Murderworld is a fairly large and ambitious parser game; I played enough to know it is significantly longer than two hours. Among other things, this game features tons of NPCs, multiple alternate solutions to puzzles, and most notably multiple playable characters. As you'd expect of an X-Men game, you play multiple characters1, with the expected differing powers and capabilities. Wolverine, for example, has special responses to SMELL in most places, in addition to the signature claws.

The writing here is solid; it doesn't overburden with unnecessary detail but still has enough flavor to get across the comic-book world being explored. A lot of care is put into the characterization of the various x-persons, both when inhabiting their viewpoint and when interacting with them as another character.

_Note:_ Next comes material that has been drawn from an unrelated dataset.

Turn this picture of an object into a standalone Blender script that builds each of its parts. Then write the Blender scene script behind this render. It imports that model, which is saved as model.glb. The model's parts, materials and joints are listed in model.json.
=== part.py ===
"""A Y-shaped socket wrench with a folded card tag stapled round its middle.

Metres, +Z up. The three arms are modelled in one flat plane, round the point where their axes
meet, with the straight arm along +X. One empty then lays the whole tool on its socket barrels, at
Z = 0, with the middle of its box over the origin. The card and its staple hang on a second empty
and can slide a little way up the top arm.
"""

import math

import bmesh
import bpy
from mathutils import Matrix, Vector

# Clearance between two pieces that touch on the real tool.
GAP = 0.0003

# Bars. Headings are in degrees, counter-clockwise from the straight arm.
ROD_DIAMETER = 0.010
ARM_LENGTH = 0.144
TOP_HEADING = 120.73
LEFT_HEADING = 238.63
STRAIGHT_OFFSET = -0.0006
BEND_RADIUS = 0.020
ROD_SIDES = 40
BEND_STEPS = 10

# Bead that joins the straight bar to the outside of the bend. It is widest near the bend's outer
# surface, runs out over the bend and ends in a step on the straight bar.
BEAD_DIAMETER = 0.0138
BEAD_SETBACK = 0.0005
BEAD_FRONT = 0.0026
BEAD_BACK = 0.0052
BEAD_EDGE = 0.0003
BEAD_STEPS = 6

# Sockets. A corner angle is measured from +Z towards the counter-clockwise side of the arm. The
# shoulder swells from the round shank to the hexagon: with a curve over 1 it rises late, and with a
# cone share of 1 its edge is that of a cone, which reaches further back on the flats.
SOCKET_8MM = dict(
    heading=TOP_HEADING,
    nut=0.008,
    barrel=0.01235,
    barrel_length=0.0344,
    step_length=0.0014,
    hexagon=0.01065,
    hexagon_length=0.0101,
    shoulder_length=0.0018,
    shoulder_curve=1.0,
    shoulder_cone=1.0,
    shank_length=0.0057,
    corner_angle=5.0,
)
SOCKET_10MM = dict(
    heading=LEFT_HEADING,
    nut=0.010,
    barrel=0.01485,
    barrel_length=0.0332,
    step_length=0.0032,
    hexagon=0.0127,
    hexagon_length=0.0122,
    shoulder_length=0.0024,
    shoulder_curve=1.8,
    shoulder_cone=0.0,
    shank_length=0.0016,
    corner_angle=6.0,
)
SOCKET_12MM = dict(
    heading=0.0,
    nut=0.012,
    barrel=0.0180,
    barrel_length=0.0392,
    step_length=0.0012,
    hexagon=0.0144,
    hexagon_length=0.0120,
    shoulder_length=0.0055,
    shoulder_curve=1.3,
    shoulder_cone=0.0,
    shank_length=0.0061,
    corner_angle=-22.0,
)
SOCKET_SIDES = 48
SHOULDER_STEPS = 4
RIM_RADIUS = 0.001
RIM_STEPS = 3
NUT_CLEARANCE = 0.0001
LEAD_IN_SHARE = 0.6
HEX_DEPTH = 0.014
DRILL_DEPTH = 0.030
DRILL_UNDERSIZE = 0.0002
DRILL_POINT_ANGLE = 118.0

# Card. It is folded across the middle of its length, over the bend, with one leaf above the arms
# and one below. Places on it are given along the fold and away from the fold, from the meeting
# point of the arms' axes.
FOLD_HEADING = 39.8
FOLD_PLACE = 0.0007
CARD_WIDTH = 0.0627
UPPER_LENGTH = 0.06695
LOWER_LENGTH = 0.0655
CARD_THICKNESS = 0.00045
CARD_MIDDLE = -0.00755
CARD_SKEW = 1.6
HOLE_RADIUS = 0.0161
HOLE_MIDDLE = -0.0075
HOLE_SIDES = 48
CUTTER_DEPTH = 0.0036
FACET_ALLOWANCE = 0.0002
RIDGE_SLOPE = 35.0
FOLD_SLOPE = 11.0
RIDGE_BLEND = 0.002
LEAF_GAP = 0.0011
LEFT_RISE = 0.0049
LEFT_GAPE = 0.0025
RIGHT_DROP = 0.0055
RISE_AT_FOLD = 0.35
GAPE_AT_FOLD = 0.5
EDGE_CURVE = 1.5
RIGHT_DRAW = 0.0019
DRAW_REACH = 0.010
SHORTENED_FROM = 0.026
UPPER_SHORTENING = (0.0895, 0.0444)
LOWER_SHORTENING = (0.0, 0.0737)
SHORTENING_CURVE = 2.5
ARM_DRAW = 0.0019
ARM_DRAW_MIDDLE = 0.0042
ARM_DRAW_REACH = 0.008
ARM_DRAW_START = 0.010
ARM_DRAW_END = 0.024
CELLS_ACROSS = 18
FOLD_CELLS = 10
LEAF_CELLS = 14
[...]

Implementation, too, feels solid. I definitely found some jank or rough edges, but nothing that broke the game. Most of the puzzling I encountered was of the kind liable to be solved by just exploring everywhere and talking to everyone – this game is filled with NPCs, unlike most parser games.

The first sequence of the game, set in Xavier's mansion, is the one that uses the multiple-characters conceit more effectively; here, you can pick to play as any one of the x-folks and you have an overlapping but not identical set of goals depending on whom you play as. I did find that some of the puzzles are a bit odd because they rely on, essentially, other characters moving about and doing things on their own to progress things in ways that aren't signaled to the player, so you might not think to revisit an area that has changed since you last saw it.

The later section of the game, where you play through scenarios specific to each character in turn, doesn't have that flair but remains interesting and shockingly extensive.

I was definitely pleasantly surprised by this; this is a large and complex puzzly parser game, of the kind that you don't see many in a given IFComp.